Raul Zelik hat zusammen mit Elmar Altvater ein langes Gespräch über Kapitalismus und was danach kommen könnte in Buchform gebracht – das war bereits 2009. Das Buch Vermessung der Utopie steht zum freien Download zur Verfügung. Die website bietet einen virtuellen Raum für Diskussionen. Diese ist leider bisher noch nicht so recht in Gang gekommen. Das ist jedoch kein Ausdruck für mangelndes Interesse. Raul hat das Buch (mit und ohne Elmar Altvater) auf zig Veranstaltungen (nicht nur in Berlin) vorgestellt und die dort verhandelden Fragen und Thesen diskutiert. Dass die Debatte weitergeht zeigt ein Interview, das Jörg Sundermeier vom Verbrecher Verlag mit Raul für de:bug geführt hat. Dies ist eines der wenigen Gesprächen über das Buch (siehe auch hyperbaustelle), das den Gesprächsfaden nochmals aufnimmt. Eine Knoten werden wir wohl aber auch in näherer Zukunft nicht dran machen können. Also: Weiterspinnen!
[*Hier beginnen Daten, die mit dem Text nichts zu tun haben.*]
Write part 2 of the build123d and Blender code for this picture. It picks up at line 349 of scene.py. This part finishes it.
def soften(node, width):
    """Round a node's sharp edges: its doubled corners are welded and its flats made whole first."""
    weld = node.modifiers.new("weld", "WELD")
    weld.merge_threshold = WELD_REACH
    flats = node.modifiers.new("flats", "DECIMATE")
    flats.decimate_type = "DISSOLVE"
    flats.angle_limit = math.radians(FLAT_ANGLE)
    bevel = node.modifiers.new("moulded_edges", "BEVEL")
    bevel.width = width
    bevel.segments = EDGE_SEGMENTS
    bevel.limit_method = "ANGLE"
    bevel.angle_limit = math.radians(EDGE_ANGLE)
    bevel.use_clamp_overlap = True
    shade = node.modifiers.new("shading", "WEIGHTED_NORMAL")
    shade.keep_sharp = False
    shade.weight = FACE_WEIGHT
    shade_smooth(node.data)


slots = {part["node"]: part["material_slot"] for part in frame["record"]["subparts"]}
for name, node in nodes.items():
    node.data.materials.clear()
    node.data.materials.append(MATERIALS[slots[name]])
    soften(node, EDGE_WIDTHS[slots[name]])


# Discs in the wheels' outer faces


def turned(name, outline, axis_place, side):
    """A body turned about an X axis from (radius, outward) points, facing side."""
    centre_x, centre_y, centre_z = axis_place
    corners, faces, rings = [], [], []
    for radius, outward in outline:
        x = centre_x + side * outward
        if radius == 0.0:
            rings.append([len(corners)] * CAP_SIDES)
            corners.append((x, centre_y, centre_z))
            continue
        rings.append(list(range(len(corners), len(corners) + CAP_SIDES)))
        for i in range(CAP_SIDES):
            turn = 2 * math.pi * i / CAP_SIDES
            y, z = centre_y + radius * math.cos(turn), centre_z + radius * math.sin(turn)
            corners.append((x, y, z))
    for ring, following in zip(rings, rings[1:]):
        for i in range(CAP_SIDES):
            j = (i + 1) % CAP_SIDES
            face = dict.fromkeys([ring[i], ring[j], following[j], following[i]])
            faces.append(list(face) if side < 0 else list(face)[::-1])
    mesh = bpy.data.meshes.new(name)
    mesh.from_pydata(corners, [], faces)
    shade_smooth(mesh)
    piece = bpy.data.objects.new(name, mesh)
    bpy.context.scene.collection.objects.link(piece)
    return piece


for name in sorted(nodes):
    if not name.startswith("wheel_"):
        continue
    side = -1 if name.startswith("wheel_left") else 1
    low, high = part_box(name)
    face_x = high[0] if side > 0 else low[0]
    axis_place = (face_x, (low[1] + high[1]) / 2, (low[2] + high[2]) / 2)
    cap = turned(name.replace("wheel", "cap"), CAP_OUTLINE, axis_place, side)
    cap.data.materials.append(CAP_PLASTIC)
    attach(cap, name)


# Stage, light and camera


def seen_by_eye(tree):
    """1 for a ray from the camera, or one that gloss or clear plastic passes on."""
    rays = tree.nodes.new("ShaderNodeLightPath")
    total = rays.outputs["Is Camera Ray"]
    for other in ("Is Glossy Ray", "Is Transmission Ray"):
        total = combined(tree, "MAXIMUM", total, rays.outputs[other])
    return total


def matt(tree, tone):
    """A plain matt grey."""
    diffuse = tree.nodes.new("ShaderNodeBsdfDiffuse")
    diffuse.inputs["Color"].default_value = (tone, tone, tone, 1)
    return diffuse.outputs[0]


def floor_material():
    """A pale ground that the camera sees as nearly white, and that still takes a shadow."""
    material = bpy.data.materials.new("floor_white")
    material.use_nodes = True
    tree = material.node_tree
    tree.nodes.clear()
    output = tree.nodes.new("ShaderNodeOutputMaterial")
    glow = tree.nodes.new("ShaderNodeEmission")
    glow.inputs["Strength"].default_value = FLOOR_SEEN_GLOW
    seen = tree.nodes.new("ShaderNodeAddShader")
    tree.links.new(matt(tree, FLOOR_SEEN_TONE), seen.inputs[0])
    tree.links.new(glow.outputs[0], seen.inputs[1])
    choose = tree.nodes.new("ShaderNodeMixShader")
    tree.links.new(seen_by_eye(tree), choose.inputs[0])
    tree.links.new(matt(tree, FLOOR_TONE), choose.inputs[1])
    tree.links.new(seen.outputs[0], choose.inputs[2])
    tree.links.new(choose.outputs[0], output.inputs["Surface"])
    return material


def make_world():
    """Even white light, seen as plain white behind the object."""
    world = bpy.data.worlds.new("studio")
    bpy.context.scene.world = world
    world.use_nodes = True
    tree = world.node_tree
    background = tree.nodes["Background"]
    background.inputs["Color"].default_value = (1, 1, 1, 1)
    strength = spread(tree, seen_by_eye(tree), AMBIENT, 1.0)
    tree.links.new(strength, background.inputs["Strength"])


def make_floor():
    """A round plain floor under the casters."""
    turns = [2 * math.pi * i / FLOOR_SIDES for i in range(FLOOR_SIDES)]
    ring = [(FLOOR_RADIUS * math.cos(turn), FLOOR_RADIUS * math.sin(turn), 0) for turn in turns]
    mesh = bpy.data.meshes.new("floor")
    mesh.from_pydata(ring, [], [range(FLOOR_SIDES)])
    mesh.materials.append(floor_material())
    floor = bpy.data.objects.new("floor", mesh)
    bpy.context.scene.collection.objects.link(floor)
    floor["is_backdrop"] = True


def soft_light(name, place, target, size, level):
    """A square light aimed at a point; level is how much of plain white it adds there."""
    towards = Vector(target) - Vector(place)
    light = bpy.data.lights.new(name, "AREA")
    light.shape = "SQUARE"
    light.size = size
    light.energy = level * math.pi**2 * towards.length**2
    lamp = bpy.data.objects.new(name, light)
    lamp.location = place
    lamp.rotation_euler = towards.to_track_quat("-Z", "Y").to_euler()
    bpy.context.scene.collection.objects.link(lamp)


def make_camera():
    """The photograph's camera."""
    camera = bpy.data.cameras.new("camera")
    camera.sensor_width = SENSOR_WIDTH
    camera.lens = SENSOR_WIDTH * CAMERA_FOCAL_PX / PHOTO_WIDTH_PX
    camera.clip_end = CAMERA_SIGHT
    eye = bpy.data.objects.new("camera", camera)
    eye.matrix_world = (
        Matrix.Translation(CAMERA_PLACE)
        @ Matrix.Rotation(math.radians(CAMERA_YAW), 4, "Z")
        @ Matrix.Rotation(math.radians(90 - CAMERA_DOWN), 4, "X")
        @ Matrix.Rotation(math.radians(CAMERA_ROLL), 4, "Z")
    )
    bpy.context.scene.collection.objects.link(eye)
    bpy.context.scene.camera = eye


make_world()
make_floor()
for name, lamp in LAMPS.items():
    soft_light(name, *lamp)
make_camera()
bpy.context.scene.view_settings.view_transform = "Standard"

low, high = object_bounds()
Keynes-Diskussion unter sich

Nicht nur Marx, sondern auch Keynes wurde mit der Krise wieder en vogue. Dafür sprechen die vielen Publikationen, aber auch Abgrenzungen von links. Dass Keynes ernst genommen bzw. als intellektuelle und politische Gefahr angesehen wird, zeigen die Auseinandersetzungen, die bis heute u.a. in der FAZ oder unter dem Dach von der Zeit stattfinden. Eines der prominentesten blogs, das Keynes immer wieder hoch hält ist u.a. weissgarnix. Traurig aber wahr ist, dass auch dort eine radikale Kritik von links nicht wahrgenommen wird. Mit den Neoliberalen hat man schon genug zu tun. Positionen a la Wagenknecht werden zwar als politisch vernüftig apostrophiert (woran man zweifeln kann), aber sonst bleibt die Diskussion stets unter sich. Dies auch deshalb, weil es leider nur wenig gute Auseinandersetzungen mit Keynes gibt und sich die Linkspartei ihr realpolitisches Standbein nicht amputieren will. Das ist aber leider kein Ausdruck von Stärke, da die Krise es großen Teilen der Grünen und der SPD leicht gemacht hat, sich mit Keynes anzufreunden. Was aber die Linkspartei vom Block Wir-sind-alle-Keynesianer_innen unterscheidet, bleibt leider meist sehr unklar. Außer dass sie natürlich einen Kriegs-Keynesianismus ablehnen.